Homem de personalidade tímida, mas com a clareza e coragem que a Humanidade precisa nos momentos mais difíceis, mostrou que a prioridade da Igreja deve estar na conversão pessoal dos seus membros, inclusivamente da hierarquia eclesiástica, sublinhando que o Sacerdócio não é uma profissão e que não basta realizar uma «pastoral da manutenção» onde tudo, aparentemente, está no lugar, mas não há mudança na vida das pessoas. Num dos momentos de crise da Igreja, diante dos crescentes casos de pedofilia, chamou as vítimas para conversar, chorou pessoalmente com elas e com os seus familiares e não poupou os culpados. Em 2009, no seu testamento escrito, humildemente, pediu perdão a todas as pessoas que, porventura, tenha prejudicado durante a sua vida. Quando questionado sobre qual o local em que gostaria de ser enterrado, na Basílica de São Pedro, fez questão que fosse num local simples, no subsolo.

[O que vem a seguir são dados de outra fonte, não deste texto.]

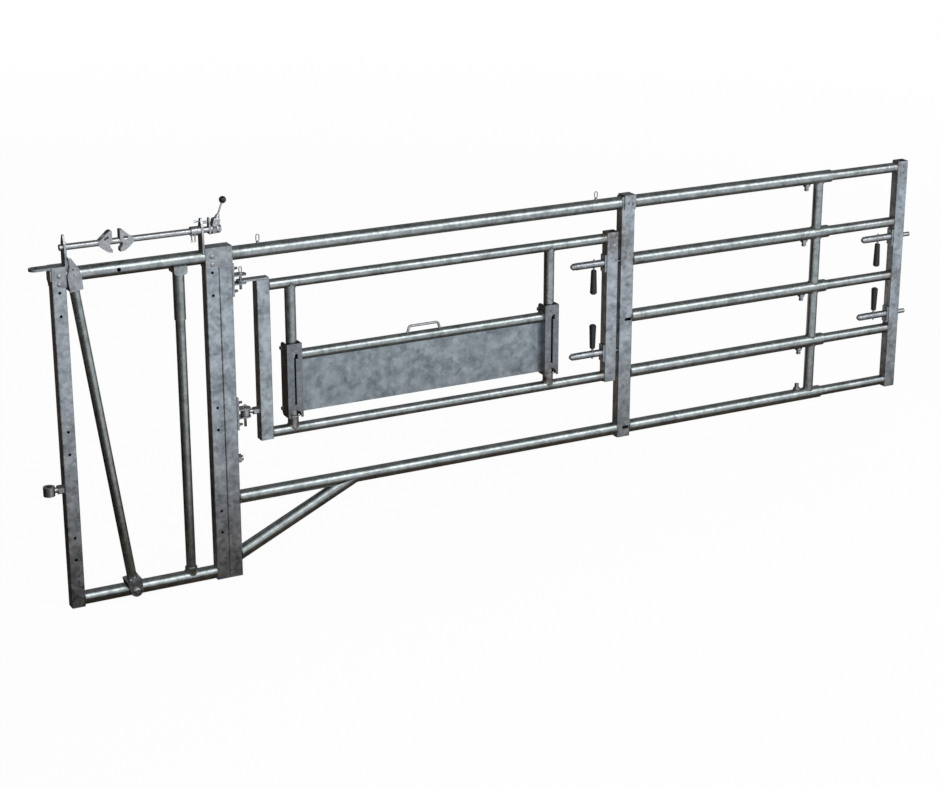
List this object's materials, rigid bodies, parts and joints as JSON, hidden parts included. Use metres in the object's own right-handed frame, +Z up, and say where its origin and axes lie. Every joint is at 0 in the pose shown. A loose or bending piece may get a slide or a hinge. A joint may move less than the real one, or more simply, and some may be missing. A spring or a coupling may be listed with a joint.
{
  "type": "calving gate",
  "caption": "Galvanised calving gate with a head yoke, an inner door with a sliding kick panel, spring bolts and a telescoping end.",
  "frame": {"origin": "on the foot of the hinge post, in the middle of its outer wall and in the gate's middle plane", "axes": "+X along the gate from its hanging side to its free end, +Y away from the viewer, +Z up"},
  "size_m": [4.496, 0.1002, 1.7126],
  "materials": {
    "galvanised_box": "hot-dip galvanised, mottled spangle",
    "galvanised_tube": "hot-dip galvanised, bright",
    "galvanised_plate": "hot-dip galvanised, matt",
    "galvanised_sheet": "hot-dip galvanised sheet",
    "zinc_hardware": "zinc plated",
    "black_plastic": "moulded, satin"
  },
  "bodies": {
    "frame": {"hinge_post": "galvanised_box", "top_hinge_bracket": "galvanised_plate", "lower_hinge_eye": "zinc_hardware", "yoke_tubes": "galvanised_tube", "fixed_bar": "galvanised_tube", "fixed_bar_sleeve": "galvanised_tube", "fixed_bar_foot": "galvanised_tube", "yoke_inner_post": "galvanised_box", "gate_hanging_post": "galvanised_box", "post_joining_bracket": "galvanised_plate", "post_joining_bolt": "zinc_hardware", "latch_arms": "galvanised_plate", "gate_rails": "galvanised_tube", "gate_brace": "galvanised_tube", "rail_ring_pins": "zinc_hardware", "middle_post": "galvanised_box", "middle_post_cap": "galvanised_plate", "panel_rails": "galvanised_tube", "panel_brace": "galvanised_tube", "rail_clamp_screws": "zinc_hardware", "door_hinge_brackets": "galvanised_plate", "door_hinge_pins": "zinc_hardware"},
    "yoke_bar": {"swing_bar": "galvanised_tube", "bar_clevis": "galvanised_plate", "catch_bracket": "galvanised_plate"},
    "latch": {"latch_rod": "zinc_hardware", "right_claw": "zinc_hardware", "latch_lever": "zinc_hardware", "lever_knob": "black_plastic"},
    "catch_claw": {"left_claw": "zinc_hardware"},
    "door": {"door_posts": "galvanised_box", "door_cross_tubes": "galvanised_tube", "door_uprights": "galvanised_tube", "door_hinge_lug": "galvanised_plate", "door_hinge_eye": "zinc_hardware", "door_bolt_housings": "galvanised_plate"},
    "kick_panel": {"kick_sheet": "galvanised_sheet", "panel_tube": "galvanised_tube", "lift_handle": "galvanised_plate", "slide_channels": "galvanised_plate"},
    "upper_door_bolt": {"door_bolt_top": "zinc_hardware", "door_grip_top": "black_plastic"},
    "lower_door_bolt": {"door_bolt_bottom": "zinc_hardware", "door_grip_bottom": "black_plastic"},
    "extension": {"end_post": "galvanised_box", "telescope_rails": "galvanised_tube", "end_bolt_housings": "galvanised_plate"},
    "upper_end_bolt": {"end_bolt_top": "zinc_hardware", "end_grip_top": "black_plastic"},
    "lower_end_bolt": {"end_bolt_bottom": "zinc_hardware", "end_grip_bottom": "black_plastic"}
  },
  "joints": [
    {"name": "yoke_bar_swing", "type": "hinge", "parent": "frame", "child": "yoke_bar", "pos_m": [0.284, 0, 0.03215], "axis": [0, 1, 0], "range_deg": [0, 7.8]},
    {"name": "latch_turn", "type": "hinge", "parent": "frame", "child": "latch", "pos_m": [0.398, 0, 1.57765], "axis": [-1, 0, 0], "range_deg": [0, 60]},
    {"name": "catch_claw_lift", "type": "hinge", "parent": "latch", "child": "catch_claw", "pos_m": [0.233, 0, 1.57765], "axis": [-1, 0, 0], "range_deg": [0, 98]},
    {"name": "door_swing", "type": "hinge", "parent": "frame", "child": "door", "pos_m": [0.825, 0, 0.93215], "axis": [0, 0, 1], "range_deg": [-95, 95]},
    {"name": "kick_panel_slide", "type": "slide", "parent": "door", "child": "kick_panel", "axis": [0, 0, 1], "range_m": [0, 0.225]},
    {"name": "upper_door_bolt_slide", "type": "slide", "parent": "door", "child": "upper_door_bolt", "axis": [-1, 0, 0], "range_m": [0, 0.076], "stiffness_N_per_m": 400, "springref_m": -0.03},
    {"name": "lower_door_bolt_slide", "type": "slide", "parent": "door", "child": "lower_door_bolt", "axis": [-1, 0, 0], "range_m": [0, 0.076], "stiffness_N_per_m": 400, "springref_m": -0.03},
    {"name": "extension_slide", "type": "slide", "parent": "frame", "child": "extension", "axis": [1, 0, 0], "range_m": [-0.25, 0.43]},
    {"name": "upper_end_bolt_slide", "type": "slide", "parent": "extension", "child": "upper_end_bolt", "axis": [-1, 0, 0], "range_m": [0, 0.058], "stiffness_N_per_m": 400, "springref_m": -0.03},
    {"name": "lower_end_bolt_slide", "type": "slide", "parent": "extension", "child": "lower_end_bolt", "axis": [-1, 0, 0], "range_m": [0, 0.058], "stiffness_N_per_m": 400, "springref_m": -0.03}
  ],
  "couplings": [
    {"joint": "catch_claw_lift", "follows": "yoke_bar_swing", "ratio": 12.3}
  ]
}
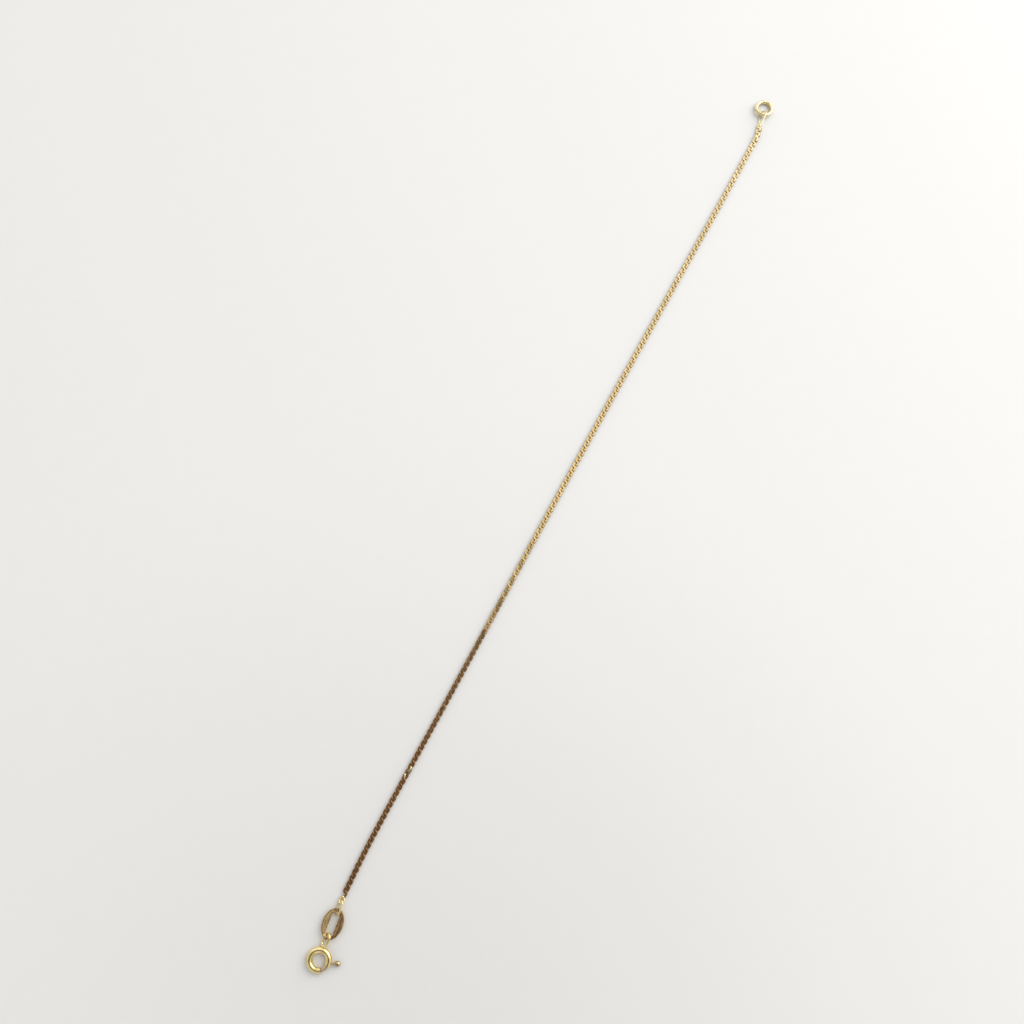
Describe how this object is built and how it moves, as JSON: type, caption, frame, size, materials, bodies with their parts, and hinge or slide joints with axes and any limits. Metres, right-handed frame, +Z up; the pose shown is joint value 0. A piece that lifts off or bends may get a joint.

No momento em que percebeu que as suas forças físicas já não eram suficientes para a missão a que o Senhor o chamou, deu mais um sinal de amor à Igreja, e sem pensar na auto- -imagem recolheu-se para servir ao Senhor com as suas orações. Da mesma forma que foi um discreto e fiel servo do seu antecessor, o Papa João Paulo II, assim viveu o seu relacionamento com o seu sucessor, o Papa Francisco, que, dias antes da sua morte, pediu orações pelo Papa emérito, aquele que – segundo ele – no silêncio das suas orações sustentava a Igreja. Para os que não foram agraciados de serem contemporâneos do Papa Bento XVI, muitos seguramente se aproximarão do Senhor depois de lerem os seus escritos e o recordarão como aquele que combateu o bom combate, permanecendo na fé e amando o Senhor, mesmo quando teve de tomar decisões impopulares, mostrando que, de facto, aquele que encontrou o verdadeiro amor de Deus é capaz de deixar tudo para permanecer com esse tesouro, com a certeza que nunca estará sozinho e ser capaz de dizer no fim da sua vida: «Senhor, eu te amo!».